All this was a long time ago, I remember,
And I would do it again, but set down
This set down
This: were we lead all that way for
Birth or Death? There was a Birth, certainly,
We had evidence and no doubt. I have seen birth and death,
But had thought they were different; this Birth was
Hard and bitter agony for us, like Death, our death.
We returned to our places, these Kingdoms,
But no longer at ease here, in the old dispensation,
With an alien people clutching their gods.
I should be glad of another death.


"Christmas Oratorio" (from "For the Time Being")
by W.H. Auden

Well, so that is that.
Now we must dismantle the tree,
Putting the decorations back into their cardboard boxes -
Some have got broken – and carrying them up to the attic.
The holly and the mistletoe must be taken down and burnt,
And the children got ready for school. There are enough
Left-overs to do, warmed-up, for the rest of the week -
Not that we have much appetite, having drunk such a lot,
Stayed up so late, attempted – quite unsuccessfully -
To love all of our relatives, and in general
Grossly overestimated our powers. Once again
As in previous years we have seen the actual Vision and failed
To do more than entertain it as an agreeable
Possibility, once again we have sent Him away,
Begging though to remain His disobedient servant,
The promising child who cannot keep His word for long.
The Christmas Feast is already a fading memory,
And already the mind begins to be vaguely aware
Of an unpleasant whiff of apprehension at the thought
Of Lent and Good Friday which cannot, after all, now
Be very far off. But, for the time being, here we all are,
Back in the moderate Aristotelian city
Of darning and the Eight-Fifteen, where Euclid’s geometry
And Newton’s mechanics would account for our experience,
And the kitchen table exists because I scrub it.
It seems to have shrunk during the holidays. The streets
Are much narrower than we remembered; we had forgotten
The office was as depressing as this. To those who have seen
The Child, however dimly, however incredulously,
The Time Being is, in a sense, the most trying time of all.
For the innocent children who whispered so excitedly
Outside the locked door where they knew the presents to be
Grew up when it opened. Now, recollecting that moment
We can repress the joy, but the guilt remains conscious;
Remembering the stable where for once in our lives
Everything became a You and nothing was an It.
And craving the sensation but ignoring the cause,
We look round for something, no matter what, to inhibit
Our self-reflection, and the obvious thing for that purpose
Would be some great suffering.

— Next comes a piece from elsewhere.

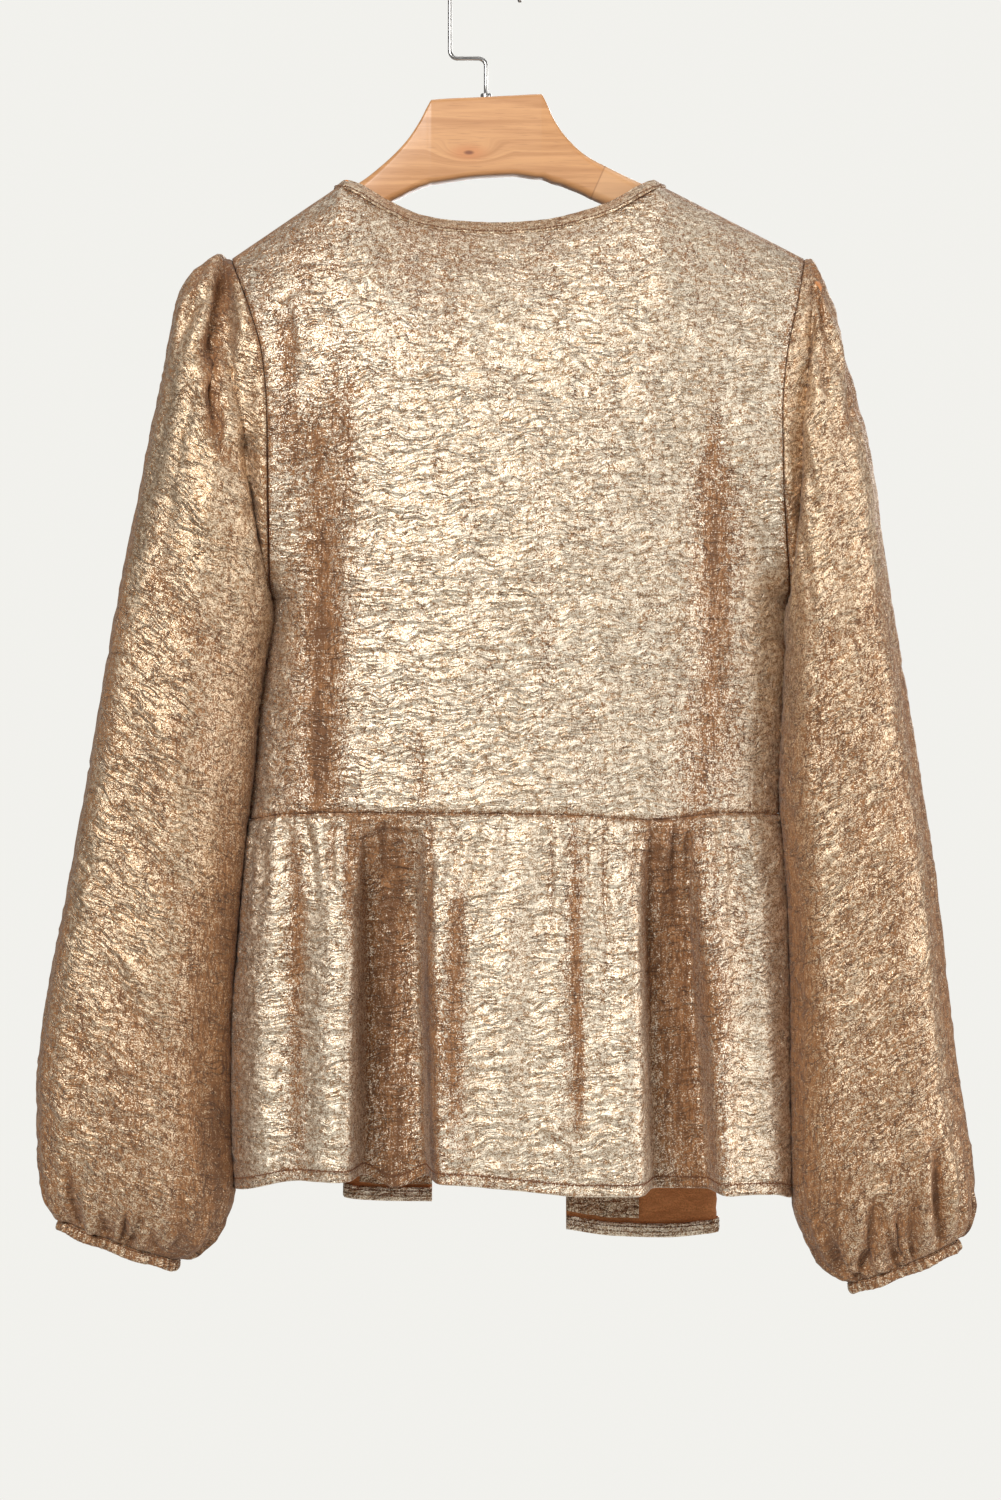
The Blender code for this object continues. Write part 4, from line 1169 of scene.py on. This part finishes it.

So, once we have met the Son,
We are tempted ever after to pray to the Father;
“Lead us into temptation and evil for our sake.”
They will come, all right, don’t worry; probably in a form
That we do not expect, and certainly with a force
More dreadful than we can imagine. In the meantime
There are bills to be paid, machines to keep in repair,
Irregular verbs to learn, the Time Being to redeem
From insignificance. The happy morning is over,
The night of agony still to come; the time is noon:
When the Spirit must practice his scales of rejoicing
Without even a hostile audience, and the Soul endure
A silence that is neither for nor against her faith
That God’s Will will be done,
That, in spite of her prayers,
God will cheat no one, not even the world of its triumph.

2 comments:

laurentziu.2008 said...

is super

Guy Mayhem said...

I've read through these twice now. Thanks for posting these. That Eliot poem is something else. That ending, is just the voice of a master.

Robert Lowell and I have a love/hate relationship. I had a teacher compare me to him once and I've been trying to pin it down ever since. And I'm trying to get a handle on his later stuff.

Thank you, Miss Liz. Have a happy freaking New Year. Write lots.